Il film racconta di soverchierie operate dal regime di Fulgencio Batista ai danni dei cubani, ed è soprattutto un film antiamericano visto il ruolo di corruttori che nel film viene attribuito agli americani stessi che a quei tempi trafficavano con la dittatura. E questo fu probabilmente uno dei motivi che spinse l’URSS a radiare il film dalle sale, visto che in quel periodo (il 1964), risolta la crisi dei missili, tra l’Unione Sovietica e gli Stati Uniti iniziava il disgelo.
Le storie raccontate possono sembrare perfino ingenue agli occhi disincantati dello spettatore moderno, ma le immagini e le innovazioni cinematografiche tengono incollati alla poltrona al di là di ogni considerazione sui contenuti.

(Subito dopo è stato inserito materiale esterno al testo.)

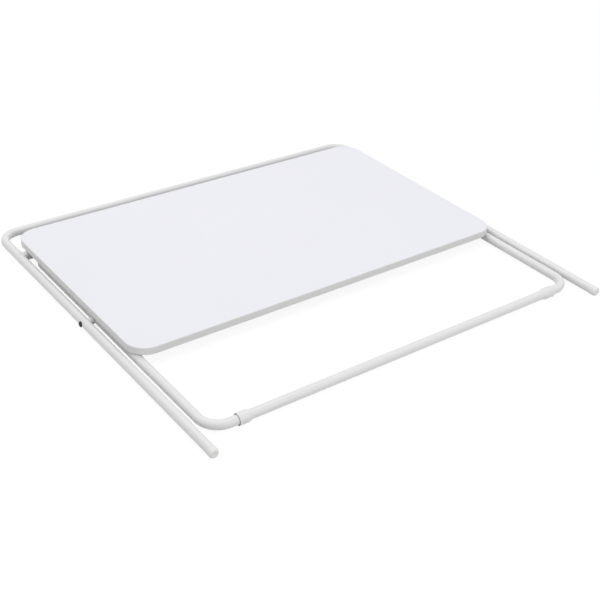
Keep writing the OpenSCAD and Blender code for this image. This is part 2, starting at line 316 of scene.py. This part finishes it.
# Nylon foot caps are pushed into the long legs. Each has a round nose with
# the dimple of its gate, a fine groove behind the nose, a collar that meets
# the tube's end, and a plug inside the tube.
nylon = Finish("white_nylon", Specular_IOR_Level=0.4)
spark = nylon.grain(0.0007, 2.0, 0.6)
flow = nylon.grain(0.012, 2.0)
nylon.vary(
    Base_Color=nylon.blend(flow, (0.84, 0.84, 0.835), (0.88, 0.88, 0.875)),
    Roughness=0.40 + 0.15 * spark,
    Normal=nylon.relief(spark, 0.00004, 0.6),
)
nose_r = 0.004
gate_r, gate_depth = 0.0012, 0.0003
groove, groove_depth = 0.0005, 0.00025
collar_l = 0.0026
collar_edge = 0.0003
tube_wall = 0.0012
stem_lead = 0.001
cap_sides = 72
nose_steps, edge_steps = 14, 4
for side, way in SIDES.items():
    low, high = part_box(f"foot_cap_{side}")
    cap_r = (high[2] - low[2]) / 2
    cap_l = tube_low[1] - low[1]
    stem_r = tube_r - tube_wall
    stem_end = high[1] - low[1]
    profile = [(0, gate_depth), (gate_r, gate_depth), (gate_r + gate_depth, 0)]
    profile += rounded(cap_r - nose_r, nose_r, nose_r, -90, 0, nose_steps)
    collar_h = cap_l - collar_l
    profile += [(cap_r, collar_h - groove), (cap_r - groove_depth, collar_h - groove / 2)]
    profile += [(cap_r, collar_h)]
    profile += rounded(cap_r - collar_edge, cap_l - collar_edge, collar_edge, 0, 90, edge_steps)
    profile += [(stem_r, cap_l), (stem_r, stem_end - stem_lead)]
    profile += [(stem_r - stem_lead, stem_end), (0, stem_end)]
    base = (way * leg_x, low[1], tube_z)
    points, faces = turned(profile, base, (0, 1, 0), cap_sides)
    cap = piece_of(f"cap_{side}", points, faces, nylon, "outer_frame")
    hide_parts(f"foot_cap_{side}")


# Each pivot is a button-head bolt of black oxide steel. Its head is formed to
# the leg's curve and has a hexagon socket. A turned nylon spacer keeps the
# legs apart, and a zinc plated cap nut closes the bolt on the inner leg.


def softened(node, name, edge, finish, body, steps=2):
    """A piece with the node's own shape and its sharp edges rounded by edge."""
    shape = bmesh.new()
    shape.from_mesh(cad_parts[node].data)
    same_spot, flat, corner = 1e-5, math.radians(0.5), math.radians(32)
    bmesh.ops.remove_doubles(shape, verts=shape.verts, dist=same_spot)
    bmesh.ops.dissolve_limit(shape, angle_limit=flat, verts=shape.verts, edges=shape.edges)
    sharp = [e for e in shape.edges if e.is_manifold and e.calc_face_angle() > corner]
    bmesh.ops.bevel(
        shape, geom=sharp, offset=edge, segments=steps, profile=0.5,
        affect="EDGES", clamp_overlap=True,
    )
    shape.verts.index_update()
    points = [vertex.co.copy() for vertex in shape.verts]
    faces = [[vertex.index for vertex in face.verts] for face in shape.faces]
    shape.free()
    piece = piece_of(name, points, faces, finish, body)
    piece.modifiers.new("even_shading", "WEIGHTED_NORMAL")
    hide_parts(node)
    return piece


black_oxide = Finish("black_oxide_steel", Metallic=0.6, Specular_IOR_Level=0.4)
bloom = black_oxide.grain(0.0025, 3.0, 0.6)
black_oxide.vary(
    Base_Color=black_oxide.blend(bloom, (0.020, 0.020, 0.022), (0.045, 0.044, 0.045)),
    Roughness=0.38 + 0.2 * bloom,
    Normal=black_oxide.relief(bloom, 0.00003, 0.3),
)
zinc = Finish("bright_zinc", Metallic=1.0)
mottle = zinc.grain(0.003, 4.0, 0.6)
zinc.vary(
    Base_Color=zinc.blend(mottle, (0.62, 0.63, 0.66), (0.74, 0.75, 0.76)),
    Roughness=0.28 + 0.22 * mottle,
)
bolt_sides = 72
dome_steps = 12
bolt_r = 0.003
bolt_chamfer = 0.0005
head_rim = 0.0008
flat_turn = math.tau / 6
nut_edge = 0.0004
socket_r, socket_depth = 0.002, 0.0014
socket_lip = 0.0006
socket_edge = 0.00012
for side, way in SIDES.items():
    low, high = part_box(f"pivot_bolt_{side}")
    inner_end, crown = sorted((abs(low[0]), abs(high[0])))
    head_r = (high[2] - low[2]) / 2
    seat = leg_x + tube_r - inner_end
    dome_h = crown - inner_end - seat - head_rim
    middle_y = (low[1] + high[1]) / 2
    profile = [(0, 0), (bolt_r - bolt_chamfer, 0), (bolt_r, bolt_chamfer)]
    seat_rings = len(profile) - 1, len(profile)
    profile += [(bolt_r, seat), (head_r, seat)]
    last_turn = math.acos((socket_r + socket_lip) / head_r)
    for step in range(dome_steps + 1):
        turn = last_turn * step / dome_steps
        profile.append((head_r * math.cos(turn), seat + head_rim + dome_h * math.sin(turn)))
    mouth_h = profile[-1][1] - socket_edge
    floor_h = mouth_h - socket_depth
    first_socket_ring = len(profile) - 1
    profile += [(socket_r + socket_edge, mouth_h), (socket_r, mouth_h - socket_edge)]
    profile += [(socket_r, floor_h + socket_edge), (socket_r - socket_edge, floor_h), (0, floor_h)]
    base = (way * inner_end, middle_y, tube_z)
    points, faces = turned(profile, base, (way, 0, 0), bolt_sides)
    for number, point in enumerate(points[:-2]):
        ring, spot = divmod(number, bolt_sides)
        if ring in seat_rings:
            point.x = way * (leg_x + math.sqrt(tube_r ** 2 - (point.z - tube_z) ** 2))
        if ring >= first_socket_ring:
            turn = (math.tau * spot / bolt_sides + flat_turn / 2) % flat_turn - flat_turn / 2
            point.y = middle_y + (point.y - middle_y) / math.cos(turn)
            point.z = tube_z + (point.z - tube_z) / math.cos(turn)
    bolt = piece_of(f"bolt_{side}", points, faces, black_oxide, "outer_frame")
    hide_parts(f"pivot_bolt_{side}")
    softened(f"pivot_nut_{side}", f"cap_nut_{side}", nut_edge, zinc, "outer_frame")
nylon.coat(*[f"pivot_spacer_{side}" for side in SIDES])

# The table top is particle board faced with white melamine. The pressed face
# has the fine pearl of a satin plate and a faint cool tint. The underside has
# a greyer backing foil, and the arris is scraped back a hair at the edge band.
melamine = Finish("white_melamine", Specular_IOR_Level=0.45)
sweep = melamine.grain(0.16, 2.0)
pearl = melamine.grain(0.0012, 3.0, 0.6)
facing = melamine.part(melamine.node("TexCoord", {}, {}, "Normal"), "Z")
under = (facing * -4.0 - 1.0).clamp()
fibre = melamine.grain(0.0009, 4.0, 0.7, (0.2, 1, 1))
foil = melamine.blend(fibre, (0.66, 0.655, 0.64), (0.74, 0.735, 0.72))
face = melamine.blend(sweep, (0.838, 0.840, 0.893), (0.854, 0.858, 0.905))
melamine.vary(
    Base_Color=melamine.blend(under, face, foil),
    Roughness=0.38 + 0.06 * sweep + 0.06 * pearl + 0.15 * under,
    Normal=melamine.relief(pearl, 0.00003, 0.4),
)
arris = 0.00012
softened("board_core", "board", arris, melamine, "table_top", 1)

# The edge band is a strip of off-white ABS glued round the board and trimmed
# flush. It is duller than the face, with faint lengthwise marks of the
# extruder, and its two ends meet in a hairline at the middle of the rear edge.
edge_strip = Finish("off_white_abs", Specular_IOR_Level=0.4)
along = edge_strip.grain(0.004, 3.0, 0.55, (0.15, 0.15, 1))
strip = edge_strip.blend(along, (0.755, 0.755, 0.755), (0.812, 0.812, 0.803))
spot = edge_strip.place()
off_middle = edge_strip.math("ABSOLUTE", edge_strip.part(spot, "X"))
rear = edge_strip.math("GREATER_THAN", edge_strip.part(spot, "Y"), table_middle.y)
joint_half, joint_shade = 0.00015, 0.7
butt = edge_strip.math("LESS_THAN", off_middle, joint_half) * rear
edge_strip.vary(
    Base_Color=edge_strip.blend(butt * joint_shade, strip, (0.45, 0.44, 0.42)),
    Roughness=0.42 + 0.12 * along,
    Normal=edge_strip.relief(along, 0.00004, 0.4),
)
edge_strip.coat("edge_band")

# Saddles, catches and glides are moulded in the same nylon as the caps, with
# softly rounded edges. The saddles and catches are screwed under the board,
# and the glides are clipped over the top bar.
moulded_edge, glide_edge = 0.0005, 0.0004
for side in SIDES:
    softened(f"hinge_saddle_{side}", f"saddle_{side}", moulded_edge, nylon, "table_top")
    softened(f"catch_{side}", f"catch_hook_{side}", moulded_edge, nylon, "table_top")
    softened(f"bar_glide_{side}", f"glide_{side}", glide_edge, nylon, "bar_glides")

# Pan-head wood screws hold the saddles and catches. The cold-headed heads
# have a cross recess whose four slots taper towards its middle.
screw_sides, screw_rings = 64, 18
pan_h, pan_crown = 0.0022, 0.75
screw_r, screw_point = 0.00175, 0.003
slot_half = 0.00042
slot_reach = 0.0019
slot_taper = 0.0003
slot_depth = 0.0012
for row, side, place in [(r, s, p) for r in ("saddle", "catch") for s in SIDES for p in "ab"]:
    node = f"{row}_screw_{side}_{place}"
    low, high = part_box(node)
    head_r = (high[0] - low[0]) / 2
    length = high[2] - low[2]
    profile = [(0, 0)]
    for ring in range(1, screw_rings + 1):
        share = ring / screw_rings
        profile.append((head_r * share, pan_h * pan_crown * (1 - math.sqrt(1 - share ** 4))))
    profile += [(head_r, pan_h), (screw_r, pan_h), (screw_r, length - screw_point), (0, length)]
    middle = Vector(((low[0] + high[0]) / 2, (low[1] + high[1]) / 2, low[2]))
    points, faces = turned(profile, middle, (0, 0, 1), screw_sides)
    for point in points:
        x, y = abs(point.x - middle.x), abs(point.y - middle.y)
        if point.z < middle.z + pan_h / 2:
            narrow = (slot_half + slot_taper - min(x, y)) / slot_taper
            short = (slot_reach + slot_taper - max(x, y)) / slot_taper
            point.z += slot_depth * max(0, min(1, narrow)) * max(0, min(1, short))
    screw = piece_of(f"screw_{row}_{side}_{place}", points, faces, zinc, "table_top")
    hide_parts(node)

# The studio floor is a disc of pale paper. It bounces light and holds the
# table's soft shadow, but stays half clear to the eye, so it fades into the
# white room at its rim and shows the legs when they open below it.
floor_r = 1.7
floor_sides = 96
floor_gap = 0.0002
seen_share = 0.40
rim = []
for corner in range(floor_sides):
    turn = math.tau * corner / floor_sides
    rim.append((floor_r * math.cos(turn), floor_r * math.sin(turn), 0))
floor_mesh = bpy.data.meshes.new("floor")
floor_mesh.from_pydata(rim, [], [range(floor_sides)])
floor = bpy.data.objects.new("floor", floor_mesh)
floor.location.z = cad_low[2] - floor_gap
bpy.context.scene.collection.objects.link(floor)
floor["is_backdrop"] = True
paper = Finish("floor_paper", Roughness=0.9, Specular_IOR_Level=0.1, Emission_Strength=1.0)
seen = paper.background_ray()
glow = paper.blend(seen, (0, 0, 0), (0.66, 0.66, 0.66))
paper.vary(Base_Color=(0.5, 0.5, 0.5, 1), Emission_Color=glow)
away = paper.node("VectorMath", {"operation": "LENGTH"}, {0: paper.place()}, "Value")
body_left = seen_share * (1.0 - away / floor_r).clamp()
shade_ray = paper.node("LightPath", {}, {}, "Is Shadow Ray")
solid_part = seen * body_left + (1.0 - seen) * (1.0 - shade_ray)
clear = paper.node("BsdfTransparent", {}, {})
body = Wire(paper, paper.shader.outputs[0])
mixed = paper.node("MixShader", {}, {0: solid_part, 1: clear, 2: body})
paper.feed(paper.tree.nodes["Material Output"].inputs["Surface"], mixed)
floor.data.materials.append(paper.material)

# The room is evenly white: it lights the table softly from all around, and
# shows as plain white behind it.
world = bpy.data.worlds.new("studio")
bpy.context.scene.world = world
world.use_nodes = True
room = Recipe(world.node_tree)
walls = room.node("Background", {}, {"Color": (1, 1, 1, 1), "Strength": 0.705})
backdrop = room.node("Background", {}, {"Color": (1, 1, 1, 1), "Strength": 1.0})
whole = room.node("MixShader", {}, {0: room.background_ray(), 1: walls, 2: backdrop})
room.feed(world.node_tree.nodes["World Output"].inputs["Surface"], whole)


# One wide soft box hangs over the table, a little to the rear, and evens out
# the board's face. A weaker one stands in front and lights the near edges.


def soft_box(name, place, aim, width, power):
    """A square area lamp at place, facing aim, with power in watts."""
    data = bpy.data.lights.new(name, "AREA")
    data.shape = "SQUARE"
    data.size = width
    data.energy = power
    lamp = bpy.data.objects.new(name, data)
    lamp.location = place
    lamp.rotation_euler = (Vector(aim) - Vector(place)).to_track_quat("-Z", "Y").to_euler()
    bpy.context.scene.collection.objects.link(lamp)


soft_box("overhead_box", (-0.1, 0.6, 2.35), table_middle, 2.6, 19.5)
soft_box("front_box", (0.3, -2.4, 1.0), table_middle, 1.4, 8.5)

# Colours show as they are written. The imported model's box is measured at the start, and the
# finished model's box is measured here.
bpy.context.scene.view_settings.view_transform = "Standard"
low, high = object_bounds()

È l’arte che trionfa su tutto e nonostante tutto, nonostante il tempo, la stupidità dei censori, l’arretratezza mentale che sta alla base di tutte le dittature, passate, presenti e future (quale ne sia il colore), anche delle dittature mediatiche dei nostri giorni. Ed è una speranza: che contro tutto e contro tutti, alla fine “la bellezza” abbia la meglio.

Nelle sale dal 7 ottobre distribuito da Fandango.

Note:
*
Il film e il documentario usciranno abbinati.
* A Roma, il documentario è in programmazione al cinema Politecnico e il film al cinema Labirinto. Perderli è un vero peccato.